**Challenge**. Look through the data below. Show each line where the string "bodies" occurs.

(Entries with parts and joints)
Begin

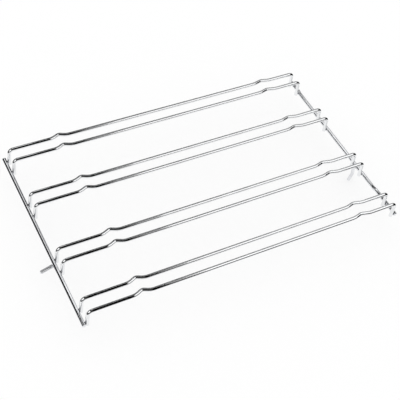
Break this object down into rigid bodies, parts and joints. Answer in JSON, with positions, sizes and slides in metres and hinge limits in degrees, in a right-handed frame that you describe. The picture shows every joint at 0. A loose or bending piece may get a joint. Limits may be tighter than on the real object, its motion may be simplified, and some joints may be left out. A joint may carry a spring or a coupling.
{
  "type": "oven shelf runner",
  "caption": "Welded wire side rack for an oven: paired runner wires with stop humps stand off from crossbars to guide the shelves, and short kinked pins fix it to the cavity walls.",
  "frame": {"origin": "under the middle of the rack's outline, at its lowest point (the tip of the front pin)", "axes": "+X from the rear of the oven to the front along the runners, +Y from the lowest shelf level to the highest, +Z from the oven's side wall towards the shelves; the rack lies on its back"},
  "size_m": [0.43, 0.2558, 0.0479],
  "materials": {
    "chrome_wire": "bright plated round steel wire"
  },
  "bodies": {
    "root": {"crossbar_rear": "chrome_wire", "crossbar_front": "chrome_wire", "runner_1_lower": "chrome_wire", "runner_1_upper": "chrome_wire", "runner_2_lower": "chrome_wire", "runner_2_upper": "chrome_wire", "runner_3_lower": "chrome_wire", "runner_3_upper": "chrome_wire", "runner_4_lower": "chrome_wire", "runner_4_upper": "chrome_wire", "pin_rear": "chrome_wire", "pin_front": "chrome_wire"}
  },
  "joints": []
}
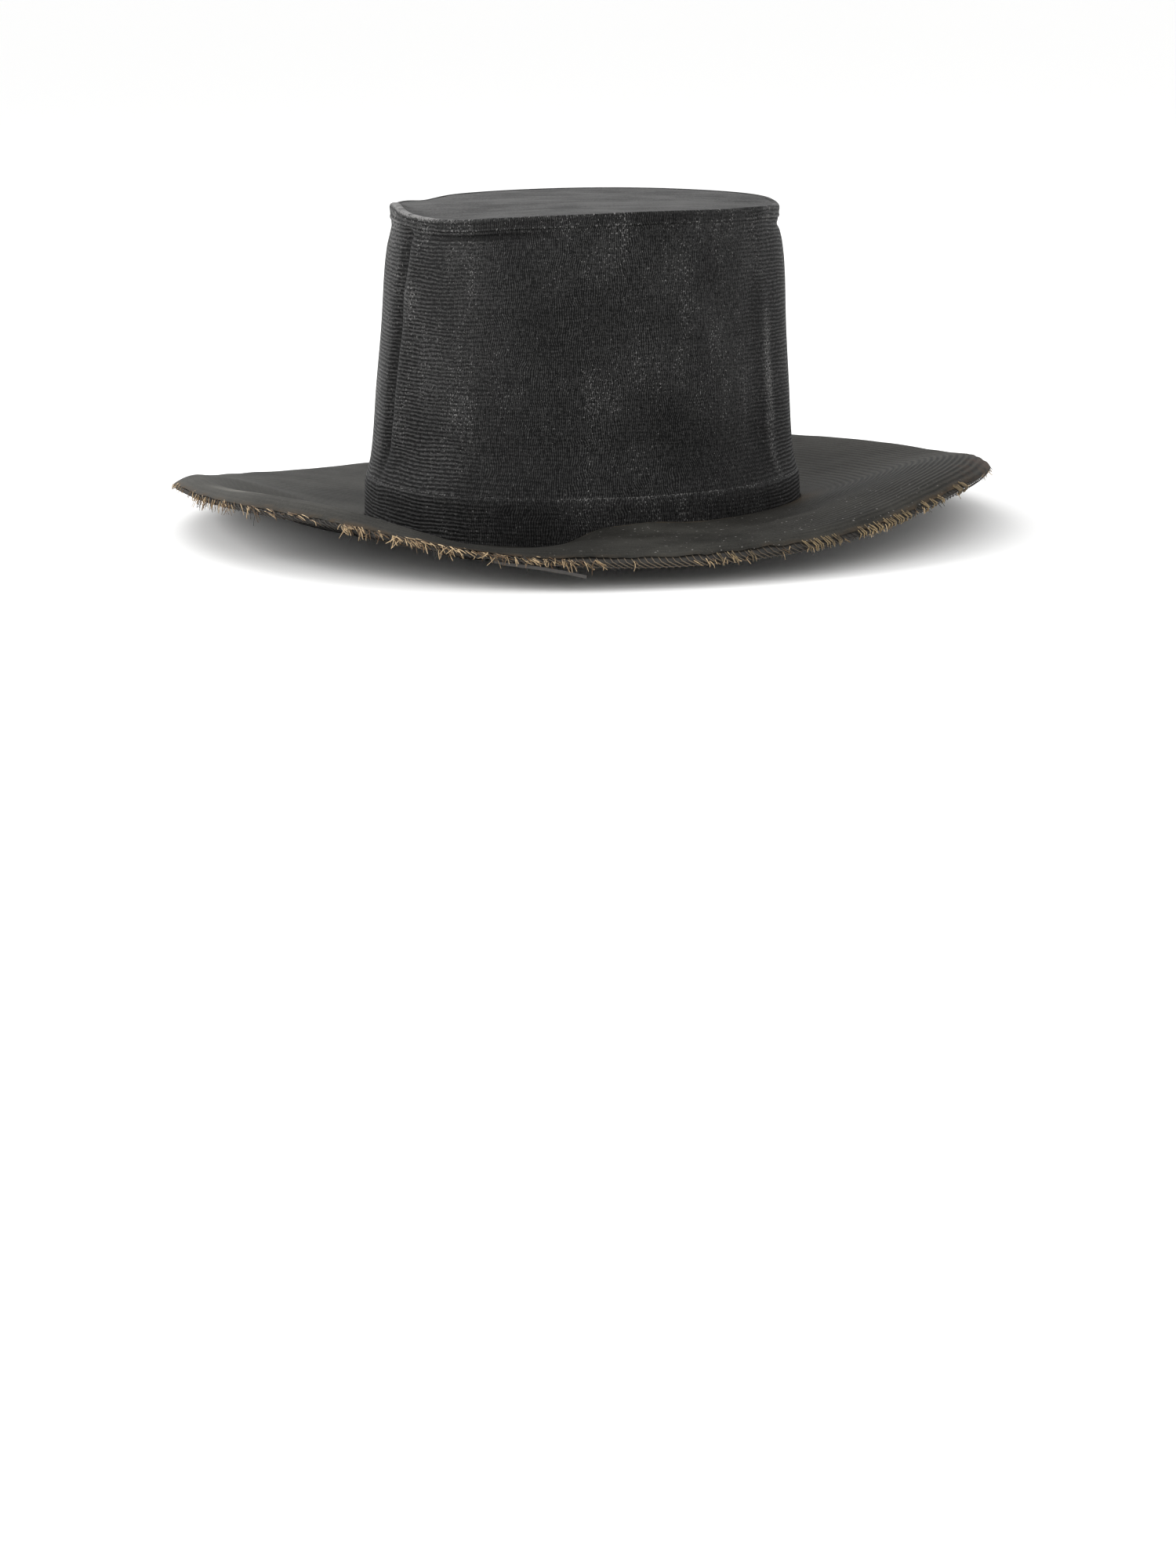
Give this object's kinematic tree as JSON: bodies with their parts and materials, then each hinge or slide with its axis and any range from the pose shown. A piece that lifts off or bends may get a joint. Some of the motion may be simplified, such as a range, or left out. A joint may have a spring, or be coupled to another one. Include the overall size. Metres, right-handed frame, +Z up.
{
  "type": "traditional hat",
  "caption": "Tall-crowned, wide-brimmed hat of black lacquered horsehair and bamboo, old and slightly warped, with a frayed rim and tie rings for a chin cord.",
  "frame": {"origin": "on the axis of the crown's foot, at the level of the surface the hat stands on", "axes": "+Z up along the crown, -Y towards the front of the hat, +X towards the right as the front is seen"},
  "size_m": [0.297, 0.2991, 0.1154],
  "materials": {
    "woven_wall": "charcoal black lacquered horsehair weave with fine weft ribs, worn to grey on the folds",
    "crown_lid": "smooth lacquered weave, dusty dark grey",
    "binding": "lacquered strip folded over the top edge",
    "foot_band": "black lacquered weave, a shade darker than the wall",
    "bamboo": "split bamboo stained with dark lacquer",
    "rim_bamboo": "thin split bamboo hoop with worn lacquer",
    "splint_web": "fine plaited bamboo splints under dark lacquer, tan where they are broken",
    "gauze": "matt dark olive grey lacquered gauze with fine concentric ridges and dust",
    "grey_splint": "weathered grey bamboo strip",
    "thread": "waxed dark thread",
    "brass": "dull tarnished brass wire"
  },
  "bodies": {
    "hat": {"crown_wall": "woven_wall", "crown_top": "crown_lid", "crown_top_hoop": "bamboo", "crown_top_binding": "binding", "crown_foot_band": "foot_band", "collar_ring": "bamboo", "collar_stitches": "thread", "brim_inner_hoop": "bamboo", "brim_web": "splint_web", "brim_cover": "gauze", "rim_hoop_upper": "bamboo", "rim_hoop_lower": "rim_bamboo", "loose_hoop_end": "grey_splint", "tie_staple_left": "brass", "tie_staple_right": "brass"},
    "left_ring": {"tie_ring_left": "brass"},
    "right_ring": {"tie_ring_right": "brass"}
  },
  "joints": [
    {"name": "left_ring_swing", "type": "hinge", "parent": "hat", "child": "left_ring", "pos_m": [-0.096, 0, 0.0036], "axis": [0, -1, 0], "range_deg": [-36, 139]},
    {"name": "right_ring_swing", "type": "hinge", "parent": "hat", "child": "right_ring", "pos_m": [0.096, 0, 0.0086], "axis": [0, 1, 0], "range_deg": [-90, 85]}
  ]
}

End

**Reply**.
Break this object down into rigid bodies, parts and joints. Answer in JSON, with positions, sizes and slides in metres and hinge limits in degrees, in a right-handed frame that you describe. The picture shows every joint at 0. A loose or bending piece may get a joint. Limits may be tighter than on the real object, its motion may be simplified, and some joints may be left out. A joint may carry a spring or a coupling.
  "bodies": {
Give this object's kinematic tree as JSON: bodies with their parts and materials, then each hinge or slide with its axis and any range from the pose shown. A piece that lifts off or bends may get a joint. Some of the motion may be simplified, such as a range, or left out. A joint may have a spring, or be coupled to another one. Include the overall size. Metres, right-handed frame, +Z up.
  "bodies": {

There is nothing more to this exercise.